DATASET EXCERPT >>
▬▬▬▬▬▬
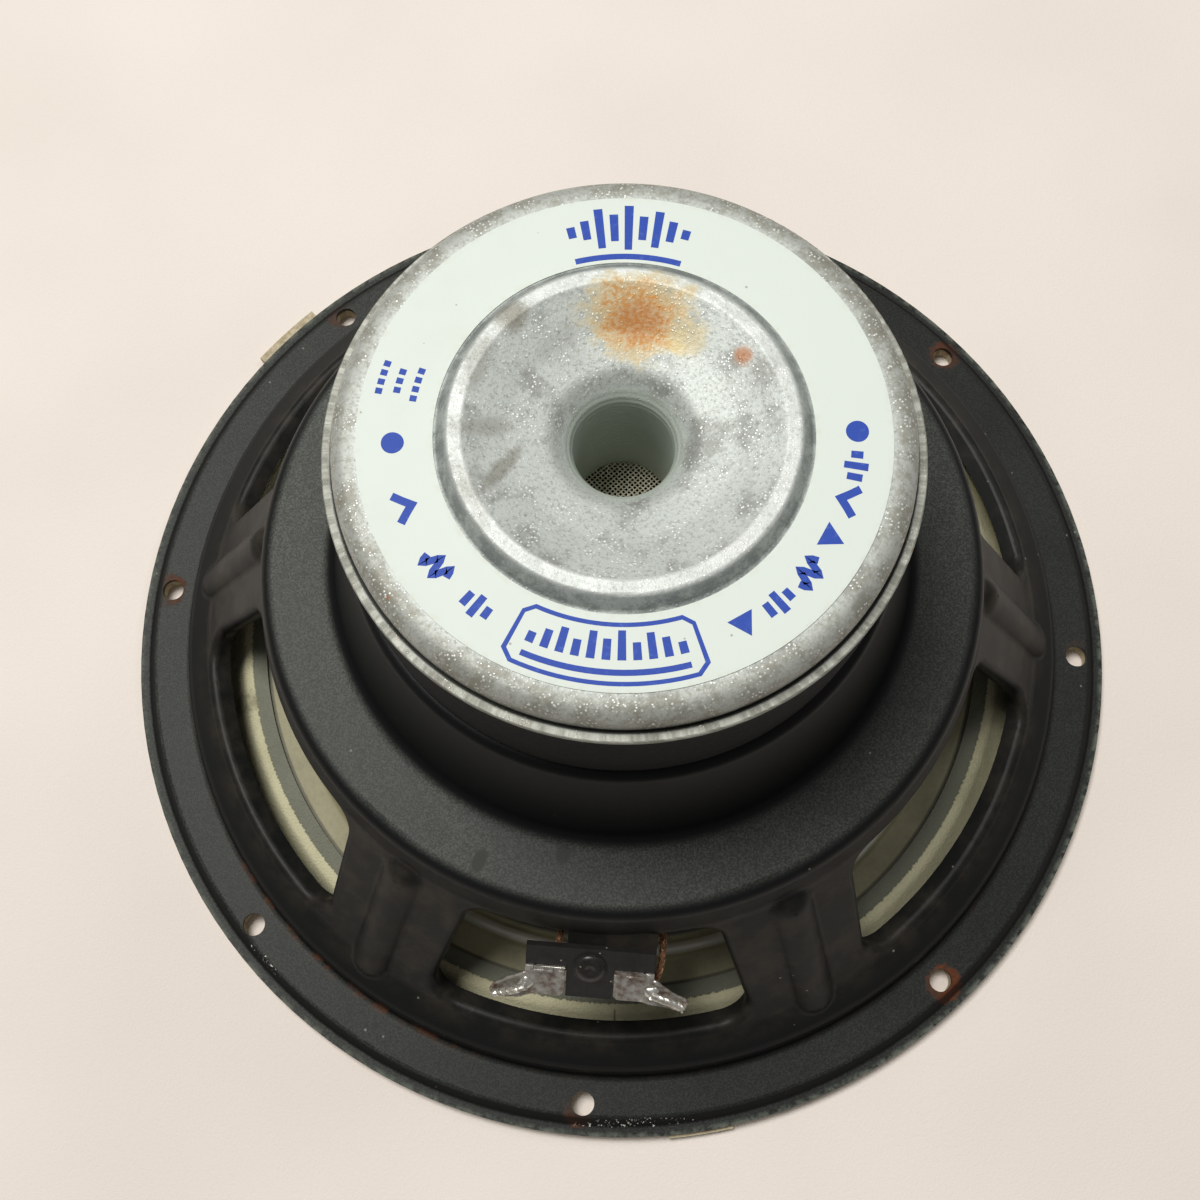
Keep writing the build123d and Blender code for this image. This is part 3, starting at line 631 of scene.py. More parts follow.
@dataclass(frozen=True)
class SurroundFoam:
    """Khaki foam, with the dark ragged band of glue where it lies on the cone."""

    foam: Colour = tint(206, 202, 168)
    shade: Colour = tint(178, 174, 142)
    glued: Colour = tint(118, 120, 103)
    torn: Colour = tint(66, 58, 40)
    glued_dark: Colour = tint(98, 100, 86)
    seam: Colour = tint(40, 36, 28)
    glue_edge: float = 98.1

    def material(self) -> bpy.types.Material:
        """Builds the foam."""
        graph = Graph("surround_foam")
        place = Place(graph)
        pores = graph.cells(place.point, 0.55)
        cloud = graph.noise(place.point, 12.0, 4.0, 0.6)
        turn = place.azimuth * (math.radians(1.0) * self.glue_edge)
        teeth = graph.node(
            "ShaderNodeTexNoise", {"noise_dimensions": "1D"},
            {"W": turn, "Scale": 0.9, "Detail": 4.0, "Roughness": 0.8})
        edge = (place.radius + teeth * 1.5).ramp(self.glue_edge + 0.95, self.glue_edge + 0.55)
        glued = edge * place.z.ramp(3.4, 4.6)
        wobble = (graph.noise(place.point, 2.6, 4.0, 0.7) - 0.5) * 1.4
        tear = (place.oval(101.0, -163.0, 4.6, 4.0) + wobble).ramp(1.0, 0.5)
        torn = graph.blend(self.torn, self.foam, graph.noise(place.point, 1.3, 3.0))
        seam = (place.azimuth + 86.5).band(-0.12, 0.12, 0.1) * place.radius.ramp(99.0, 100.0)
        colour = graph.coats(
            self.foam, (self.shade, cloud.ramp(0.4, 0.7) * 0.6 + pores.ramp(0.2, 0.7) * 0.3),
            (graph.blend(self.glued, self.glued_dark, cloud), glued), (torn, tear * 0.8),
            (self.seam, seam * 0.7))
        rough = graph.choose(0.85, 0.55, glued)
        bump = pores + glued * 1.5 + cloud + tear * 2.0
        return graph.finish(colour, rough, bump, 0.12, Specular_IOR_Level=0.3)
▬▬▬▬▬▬
JOB >> Copy the lines from the start of the data verbatim, stopping after the line containing "glue_edge: float = 98.1".

RESULT OF THE EXERCISE >>
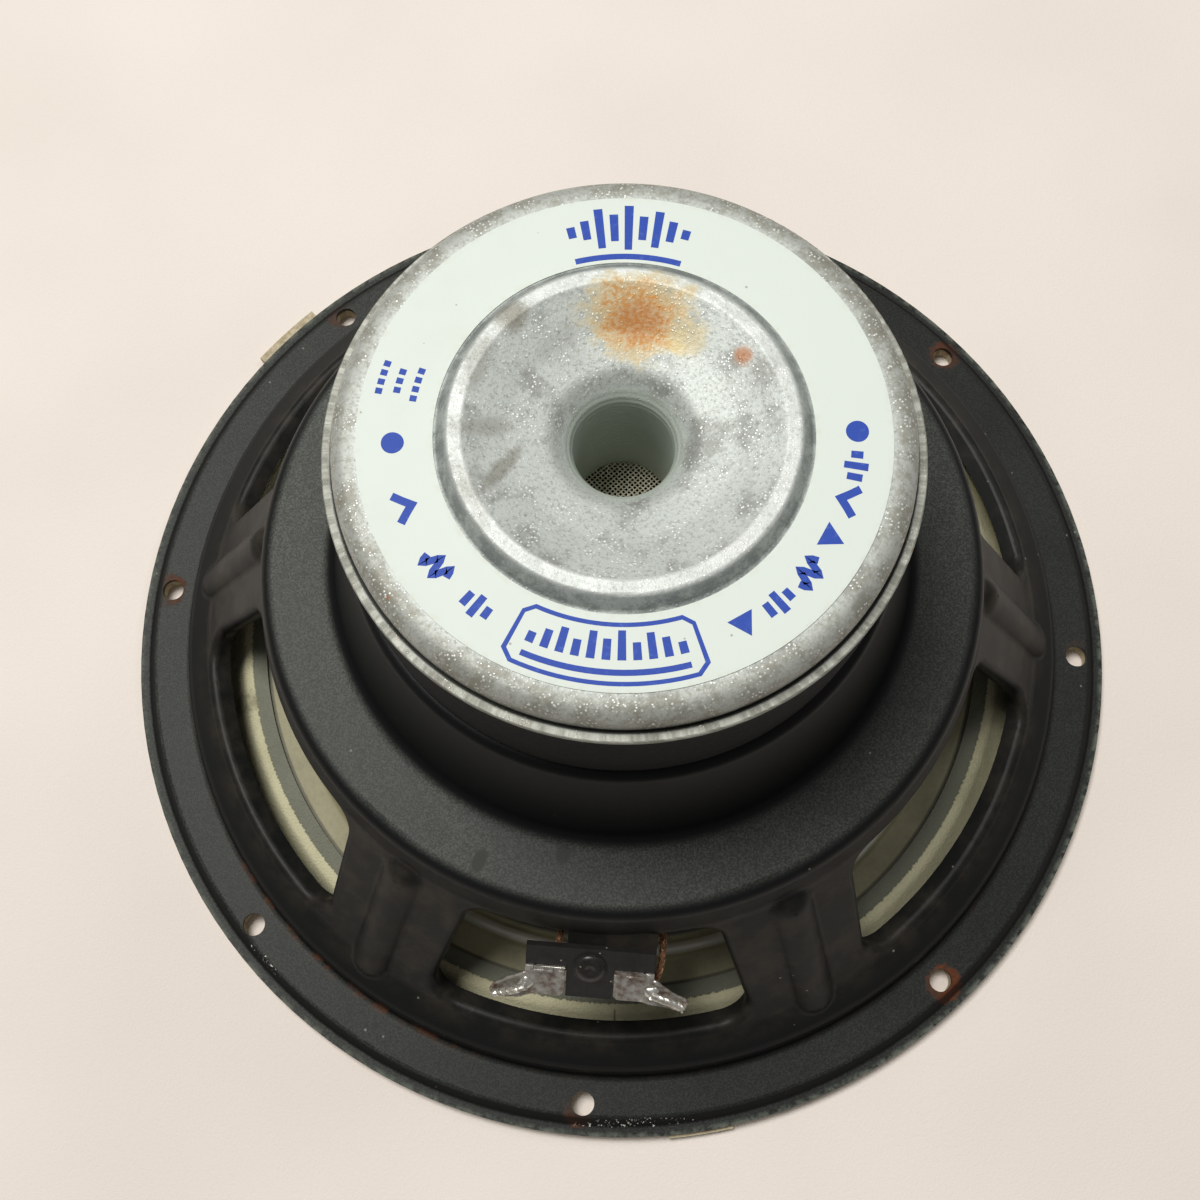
Keep writing the build123d and Blender code for this image. This is part 3, starting at line 631 of scene.py. More parts follow.
@dataclass(frozen=True)
class SurroundFoam:
    """Khaki foam, with the dark ragged band of glue where it lies on the cone."""

    foam: Colour = tint(206, 202, 168)
    shade: Colour = tint(178, 174, 142)
    glued: Colour = tint(118, 120, 103)
    torn: Colour = tint(66, 58, 40)
    glued_dark: Colour = tint(98, 100, 86)
    seam: Colour = tint(40, 36, 28)
    glue_edge: float = 98.1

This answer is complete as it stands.